How long were you with the Polyphonic Spree?

From the summer of 2005 until the spring of 2007. I played guitar.

When did you start calling yourself St. Vincent?

I was making the Marry Me record, and I wanted it to be something bigger than myself. It’s a family name, so I thought it was a nice way to honor where I come from.

You released Marry Me in 2007. How did you feel about it once it was out, and how did that shape your follow-up?

Playing Marry Me live, I became aware of how much I love groove, when there’s a beat that feels good. When you have something rhythmic and constant, you can get away with all kinds of esoteric arrangements and pretty things on top without it seeming pretentious. So I wanted the follow-up to have a good-feeling groove on it, and also enough violent guitar that I would get to attack the guitar when I play live.

The new record has a lot going on. Can you describe your creative process?

Before I wrote any songs, I spent a lot of time carving out arrangements, writing instrumental music on the computer. I had all these intricately carved puzzle pieces, and compared to my normal process, this was extremely backward. It was like I had all the icing but needed the cake. But by using the computer, I also felt like I was making music that was smarter than me.

You’ve said that you approach songs as sound tracks to your favorite films. How’s that?

I start by watching a film I love and zeroing in on a scene, then I put it on mute and think about how I could score it. I come up with ideas by the cadence of someone’s voice, or by thinking about what a character embodies—you know, what does Woody Allen sound like?

You’ve received a lot of acclaim for your work. Did you expect it?

You always hope for the best, but you don’t really expect anything.

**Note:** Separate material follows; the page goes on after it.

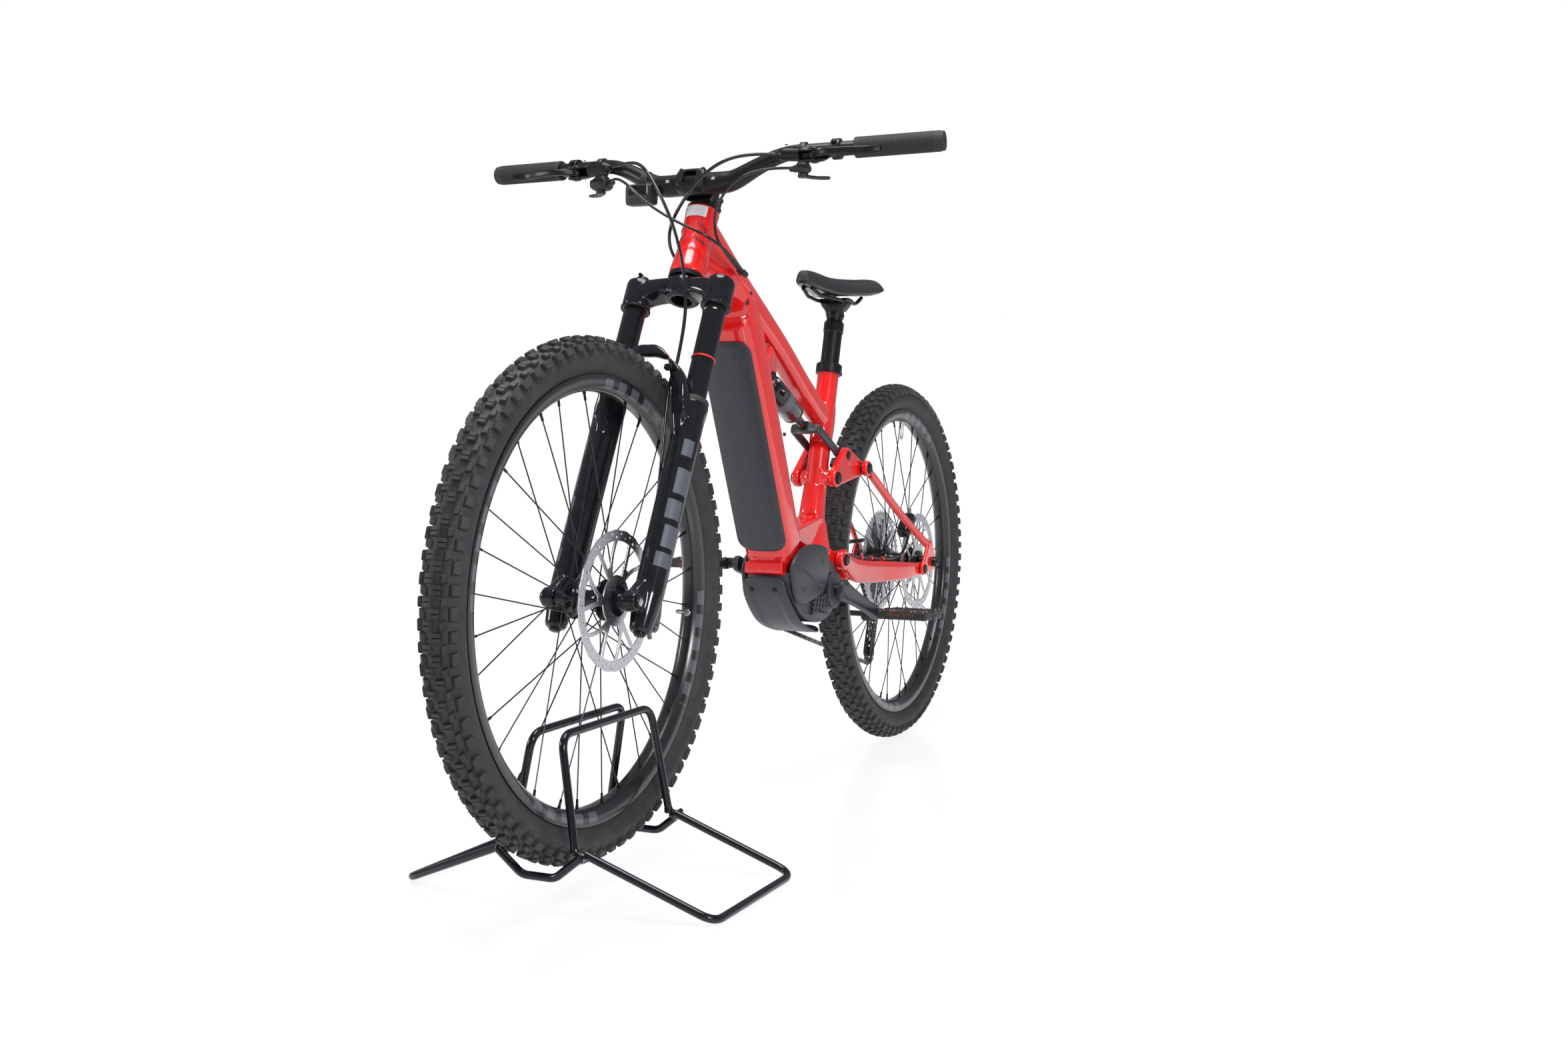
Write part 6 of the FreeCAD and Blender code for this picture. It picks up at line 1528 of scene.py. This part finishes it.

On the Marry Me record, I wasn’t signed; I funded it myself and put it together with the help of friends and calling in favors, so I didn’t know if anyone would hear it. I just knew I wanted an album that people would like. There’s no guessing what someone else’s palate will be, so you focus on the only thing you can do and make something that is beautiful and exciting to your own ear.